Data sources
EDINET: Japan's official corporate disclosure system
All structured filing data comes from EDINET, the Financial Services Agency's electronic disclosure system. EDINET is the regulatory source of truth for every listed company in Japan, covering securities reports, large shareholding filings, tender offers, extraordinary reports, treasury stock filings, and the rest of the document family.
Japan Finsight updates from EDINET regularly. Every filing since January 2018 is ingested. Every EDINET-sourced value carries its filing identifier (edinet_document_id), so you can trace it to the source on EDINET's portal. LLM-extracted fields include the source quote they were drawn from.
Parser layer
The XBRL parsing that turns EDINET's CSV dumps into typed structured data is handled by edinet-tools, an MIT-licensed Python library, developed and maintained as a separate open-source project. pip install edinet-tools gives you the same parsers Japan Finsight uses internally, by design.
LLM-extracted fields
Several Japan Finsight tools add LLM-extracted fields on top of the deterministic XBRL parsing:
get_capital_policy: target payout ratios and dividend skip reasons extracted from annual report text blocks, with source quotes embedded in the response.get_related_party_transactions: counterparties, transaction types, and amounts structured from filing text, with every quote verified against the source filing.get_holding_actions: activist-intent annotations on large-shareholding filings (Doc 350). A curated registry of known activist filers, plus extracted change proposals and desired outcomes.get_material_events: extraordinary report (Doc 180) classification into material-event categories.

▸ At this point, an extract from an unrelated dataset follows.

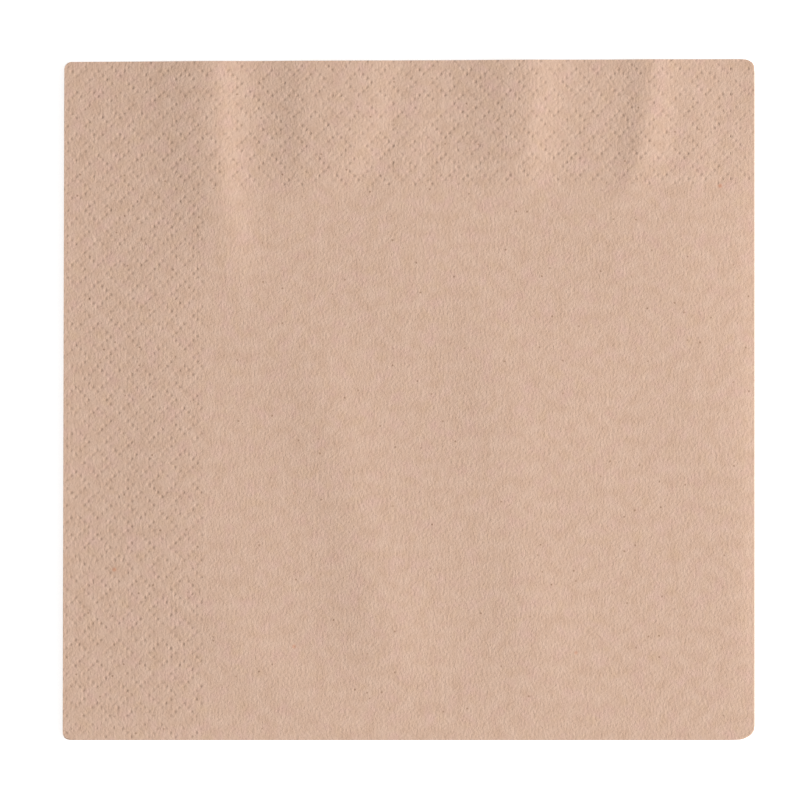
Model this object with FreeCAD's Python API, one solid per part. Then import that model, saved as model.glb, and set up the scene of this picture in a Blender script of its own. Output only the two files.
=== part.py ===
# Paper napkin: one sheet of two-ply tissue, folded in half twice.
# It lies as it is laid on a table. +X points to the first fold, -Y to the second,
# and the loose edges are at -X and +Y. The origin is the middle of the underside.

import FreeCAD, Part
import math
import os

# The open sheet
sheet_width = 330.0      # across the first fold
sheet_length = 324.5     # across the second fold
tissue = 0.2             # both plies, pressed together by the embossed border

# The folds
pair_gap = 0.12          # air between the two layers that the first fold brings together
middle_gap = 0.2         # air between the two halves that the second fold brings together
side_overlap = 0.3       # the outer layer covers the inner one by this much at -X
end_overlap = 0.3        # the upper half covers the lower one by this much at +Y
flat_fold = 3.0          # beside each fold the layers lie flat over this width

# How the top layer lies. The three layers below it are pressed flat.
loft = 0.9               # it stands this much higher in the middle
fold_roll = 2.6          # distance from the flat fold at which half of the loft is reached
side_slope = 34.0        # the loft grows over this distance from the loose side
side_loft = 0.3          # share of the loft that is left at the loose side
end_slope = 12.0         # the same two for the loose end, where the ripples start
end_loft = 0.7

# The outline from above
out_of_square = 0.7      # the loose end runs up to +X by this much
side_lean = 0.4          # the loose side leans in by this much at the loose end
loose_corner = 1.8       # corner between the cut edges
first_fold_corner = 2.6  # corner between the first fold and the loose end
second_fold_corner = 2.0  # corner between the second fold and the loose side

# Ripples run down from the loose end, where nothing holds the tissue down.
# Each has its crest at a share of the width from the loose side, its height there,
# the width of both flanks, its length and how far it wanders to +X on the way.
ripples = [
    dict(crest=0.213, height=0.85, rise=13.0, fall=6.0, length=85.0, wander=9.0),
    dict(crest=0.375, height=0.25, rise=6.0, fall=4.5, length=34.0, wander=-2.0),
    dict(crest=0.475, height=0.3, rise=5.0, fall=5.0, length=48.0, wander=5.0),
    dict(crest=0.66, height=0.65, rise=10.0, fall=5.5, length=38.0, wander=0.0),
    dict(crest=0.845, height=0.7, rise=8.0, fall=6.0, length=40.0, wander=2.0),
]

# Control points that the top layer hangs on
across_step = 4.6
ripple_step = 7.0        # along the ripples, next to the loose end
step_growth = 1.3        # the steps grow by this factor towards the second fold

# Heights of the layers, at mid-thickness, above and below the axis of the second fold
inner_level = middle_gap / 2 + tissue / 2
outer_level = inner_level + tissue + pair_gap
bend_level = (outer_level + inner_level) / 2
bend_radius = (outer_level - inner_level) / 2
axis_height = outer_level + tissue / 2

# Reach of the layers from the two folds. The layers of one half end together: the spare
# length of the inner one is taken up in small puckers inside the second fold.
outer_reach = (sheet_width - math.pi * bend_radius + side_overlap) / 2
inner_reach = outer_reach - side_overlap
upper_reach = (sheet_length - math.pi * outer_level + end_overlap) / 2
lower_reach = upper_reach - end_overlap

# Places in the plan
folded_width = outer_reach + bend_radius + tissue / 2
folded_length = upper_reach + axis_height
fold_x = folded_width / 2 - bend_radius - tissue / 2
fold_y = -folded_length / 2 + axis_height - out_of_square / 4
panel_x = fold_x - flat_fold
panel_y = fold_y + flat_fold


def side_x(level, y):
    # The loose side of a layer
    reach = outer_reach if abs(level) == outer_level else inner_reach
    return fold_x - reach + side_lean * (y - fold_y) / folded_length


def end_y(level, x):
    # The loose end of a layer. Levels below the axis of the second fold are negative.
    reach = upper_reach if level > 0 else lower_reach
    return fold_y + reach + out_of_square * x / folded_width


def half_way(distance, at):
    # 0 at the edge, one half at the given distance, and towards 1 further in
    return distance ** 2 / (distance ** 2 + at ** 2)


def ease(share):
    share = min(max(share, 0.0), 1.0)
    return share * share * (3 - 2 * share)


def ripple_height(from_side, from_end):
    total = 0.0
    for ripple in ripples:
        down = from_end / ripple["length"]
        if down >= 1:
            continue
        crest = ripple["crest"] * folded_width + ripple["wander"] * down
        flank = ripple["rise"] if from_side < crest else ripple["fall"]
        spread = (from_side - crest) / (flank * (1 - 0.4 * down))
        total += ripple["height"] * math.exp(-spread ** 2) * (1 - down) ** 2
    return total


def lift(x, y):
    # What the top layer stands above its place in a flat fold
    from_side = x - side_x(outer_level, y)
    from_end = end_y(outer_level, x) - y
    held = half_way(panel_x - x, fold_roll) * half_way(y - panel_y, fold_roll)
    side = side_loft + (1 - side_loft) * ease(from_side / side_slope)
    end = end_loft + (1 - end_loft) * ease(from_end / end_slope)
    return (loft * side * end + ripple_height(from_side, from_end)) * held


def flat_layer(level, left, right, low, high):
    # A flat piece of one layer. A side is a place, or a function of the place along it.
    def at(side, along):
        return side(along) if callable(side) else side

    bottom = axis_height + level - tissue / 2
    end = at(high, at(left, low))
    corners = [(at(left, low), low), (right, low), (right, at(high, right)),
               (at(left, end), at(high, at(left, end)))]
    points = [FreeCAD.Vector(x, y, bottom) for x, y in corners]
    outline = Part.makePolygon(points + points[:1])
    return Part.Face(outline).extrude(FreeCAD.Vector(0, 0, tissue))


def whole_layer(level):
    return flat_layer(level, lambda y: side_x(level, y), fold_x, fold_y,
                      lambda x: end_y(level, x))


def flat_strips():
    # The top layer's flat strips: along the second fold and along the first
    level = outer_level
    along_second = flat_layer(level, lambda y: side_x(level, y), fold_x, fold_y, panel_y)
    along_first = flat_layer(level, panel_x, fold_x, panel_y, lambda x: end_y(level, x))
    return [along_second, along_first]


def stations(length, step, growth):
    # Shares of a length from a loose edge to a flat strip. The steps grow by a factor,
    # and close up where the layer has to meet the strip flat.
    near_strip = [length - d for d in (2.4 * fold_roll, 1.3 * fold_roll,
                                       0.7 * fold_roll, 0.3 * fold_roll, 0.0)]
    places = [0.0]
    while places[-1] + step < near_strip[0] - 0.4 * step:
        places.append(places[-1] + step)
        step = step * growth
    return [place / length for place in places + near_strip]


def clamped(count):
    # Knots of a cubic with this many control points
    inner = count - 4
    return [4] + [1] * inner + [4], [float(i) for i in range(inner + 2)]


def lifted_panel():
    # The free panel of the top layer. It is flat and tangent where it meets the flat strips
    # beside both folds, and lifts and ripples towards the loose edges.
    level = outer_level
    across = stations(panel_x - side_x(level, 0), across_step, 1.0)
    along = stations(end_y(level, 0) - panel_y, ripple_step, step_growth)
    points = []
    for a in across:
        column = []
        for b in reversed(along):
            y = end_y(level, 0) - b * (end_y(level, 0) - panel_y)
            x = side_x(level, y) + a * (panel_x - side_x(level, y))
            y = end_y(level, x) - b * (end_y(level, x) - panel_y)
            column.append(FreeCAD.Vector(x, y, axis_height + level - tissue / 2 + lift(x, y)))
        points.append(column)
    mults_u, knots_u = clamped(len(points))
    mults_v, knots_v = clamped(len(points[0]))
    surface = Part.BSplineSurface()
    surface.buildFromPolesMultsKnots(
        points, mults_u, mults_v, knots_u, knots_v, False, False, 3, 3)
    return surface.toShape().extrude(FreeCAD.Vector(0, 0, tissue))


def bend_section():
    # Half ring of the first fold, across the fold, at the start of the second one
    def point(radius, angle):
        return FreeCAD.Vector(fold_x + radius * math.cos(angle), fold_y,
                              axis_height + bend_level + radius * math.sin(angle))

    top, side, bottom = math.pi / 2, 0.0, -math.pi / 2
    big = bend_radius + tissue / 2
    small = bend_radius - tissue / 2
    edges = [
        Part.Arc(point(big, top), point(big, side), point(big, bottom)).toShape(),
        Part.LineSegment(point(big, bottom), point(small, bottom)).toShape(),
        Part.Arc(point(small, bottom), point(small, side), point(small, top)).toShape(),
        Part.LineSegment(point(small, top), point(big, top)).toShape(),
    ]
    return Part.Face(Part.Wire(edges))


def arm_section(level):
    # The cut of one layer above the second fold, ready to be turned round it
    left = side_x(level, fold_y)
    bottom = axis_height + level - tissue / 2
    corners = [(left, bottom), (fold_x, bottom), (fold_x, bottom + tissue),
               (left, bottom + tissue)]
    points = [FreeCAD.Vector(x, fold_y, z) for x, z in corners]
    return Part.Face(Part.makePolygon(points + points[:1]))


def second_fold():
    # Everything that turns round the second fold, the end of the first one included
    axis = FreeCAD.Vector(0, fold_y, axis_height)
    sections = [arm_section(outer_level), arm_section(inner_level), bend_section()]
    return [s.revolve(axis, FreeCAD.Vector(1, 0, 0), 180) for s in sections]


def first_fold():
    # The bend of the first fold along both halves
    upper = bend_section()
    lower = upper.copy()
    lower.rotate(FreeCAD.Vector(0, fold_y, axis_height), FreeCAD.Vector(1, 0, 0), 180)
    run_up = end_y(outer_level, fold_x) - fold_y
    run_low = end_y(-outer_level, fold_x) - fold_y
    return [upper.extrude(FreeCAD.Vector(0, run_up, 0)),
            lower.extrude(FreeCAD.Vector(0, run_low, 0))]


def corner_waste(x, y, radius):
    # What is outside a rounded corner of the outline. The arc crosses both edges at a slight
    # angle, as a soft corner does, and so it never just touches the bend of a fold.
    right = math.copysign(1, x)
    up = math.copysign(1, y)
    spill = 0.04 * radius

    def point(in_x, in_y):
        return FreeCAD.Vector(x - right * in_x, y - up * in_y, -tissue)

    belly = radius * (1 - math.cos(math.pi / 4))
    arc = Part.Arc(point(-spill, radius), point(belly, belly), point(radius, -spill))
    outside = Part.makePolygon([point(radius, -spill), point(radius, -radius),
                                point(-radius, -radius), point(-radius, radius),
                                point(-spill, radius)])
    tall = 4 * axis_height + loft + sum(ripple["height"] for ripple in ripples)
    outline = Part.Wire([arc.toShape()] + outside.Edges)
    return Part.Face(outline).extrude(FreeCAD.Vector(0, 0, tall))


def napkin():
    pieces = [whole_layer(level) for level in (-outer_level, -inner_level, inner_level)]
    pieces += flat_strips() + [lifted_panel()]
    pieces += first_fold() + second_fold()
    sheet = pieces[0].multiFuse(pieces[1:])
    side = fold_x - outer_reach
    low = fold_y - axis_height
    edge = fold_x + bend_radius + tissue / 2
    waste = [
        corner_waste(side + side_lean, end_y(outer_level, side), loose_corner),
        corner_waste(edge, end_y(outer_level, fold_x), first_fold_corner),
        corner_waste(side, low, second_fold_corner),
    ]
    return sheet.cut(waste).removeSplitter()


shape = napkin()
print("valid", shape.isValid(), "solids", len(shape.Solids), "faces", len(shape.Faces))
print("volume", round(shape.Volume, 1), "sheet", round(sheet_width * sheet_length * tissue, 1))
os.makedirs("parts", exist_ok=True)
shape.exportStep("parts/napkin.step")
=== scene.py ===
import math

import bmesh
import bpy
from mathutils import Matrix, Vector, noise


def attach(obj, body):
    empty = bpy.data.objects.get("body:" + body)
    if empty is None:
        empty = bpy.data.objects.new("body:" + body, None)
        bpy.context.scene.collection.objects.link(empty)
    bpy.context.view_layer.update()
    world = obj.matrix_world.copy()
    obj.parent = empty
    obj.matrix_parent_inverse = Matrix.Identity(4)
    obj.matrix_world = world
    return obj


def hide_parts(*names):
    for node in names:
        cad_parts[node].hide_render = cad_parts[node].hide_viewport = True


# A paper napkin of brown two-ply tissue, folded in half twice and laid on a pale floor.
# The sheet is laid out flat, embossed along its edges, and then folded.

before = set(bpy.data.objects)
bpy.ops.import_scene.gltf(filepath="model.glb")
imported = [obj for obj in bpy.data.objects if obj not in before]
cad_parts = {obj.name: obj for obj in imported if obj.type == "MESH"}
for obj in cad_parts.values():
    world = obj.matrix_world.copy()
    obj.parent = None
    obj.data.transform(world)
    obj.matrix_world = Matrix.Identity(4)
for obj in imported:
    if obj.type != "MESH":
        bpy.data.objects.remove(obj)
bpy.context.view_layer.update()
mm = 0.001

# The sheet's own sizes in millimetres, as in the solid model
sheet = {
    "width": 330.0,
    "length": 324.5,
    "tissue": 0.2,
    "pairGap": 0.12,          # air inside the first fold
    "middleGap": 0.2,         # air inside the second fold
    "sideOverlap": 0.3,       # the outer layer covers the inner one by this much
    "endOverlap": 0.3,        # and the upper half the lower one
    "outOfSquare": 0.7,
    "sideLean": 0.4,
}
# levels of the layers' mid-thickness from the second fold's axis, and the first fold's bend
sheet["inner"] = sheet["middleGap"] / 2 + sheet["tissue"] / 2
sheet["outer"] = sheet["inner"] + sheet["tissue"] + sheet["pairGap"]
sheet["bend"] = (sheet["outer"] - sheet["inner"]) / 2
sheet["axis"] = sheet["outer"] + sheet["tissue"] / 2
# reach of the top layer from the folds, and where the folds stand
sheet["outerReach"] = (sheet["width"] - math.pi * sheet["bend"] + sheet["sideOverlap"]) / 2
sheet["upperReach"] = (sheet["length"] - math.pi * sheet["outer"] + sheet["endOverlap"]) / 2
sheet["foldedWidth"] = sheet["outerReach"] + sheet["bend"] + sheet["tissue"] / 2
sheet["foldedLength"] = sheet["upperReach"] + sheet["axis"]
sheet["foldX"] = sheet["foldedWidth"] / 2 - sheet["bend"] - sheet["tissue"] / 2
sheet["foldY"] = -sheet["foldedLength"] / 2 + sheet["axis"] - sheet["outOfSquare"] / 4
# the folded outline, and the middles of both bends on the open sheet
sheet["left"] = sheet["foldX"] - sheet["outerReach"]
sheet["right"] = sheet["foldX"] + sheet["bend"]
sheet["low"] = sheet["foldY"] - sheet["outer"]
sheet["high"] = sheet["foldY"] + sheet["upperReach"]
sheet["middleU"] = sheet["outerReach"] + math.pi * sheet["bend"] / 2
sheet["middleV"] = sheet["upperReach"] + math.pi * sheet["outer"] / 2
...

Extraction policy: we extract facts the company stated in the filing with source quotes. We do not derive judgments about the company. Empty results mean "the company didn't state this," not "the company doesn't do this." Every extracted field carries the source quote it was drawn from.
Companion projects
edinet-tools: the parser library (PyPI).kabu-agent: a companion AI agent for working with EDINET data (open source).
What we don't source from
- Bloomberg / FactSet / Refinitiv: none. All structured data is sourced directly from FSA EDINET.
- Live market data: not redistributed through public tools; commercial licensing required.
- TDNet: earnings short-reports (決算短信) are not yet ingested; planned for a future release.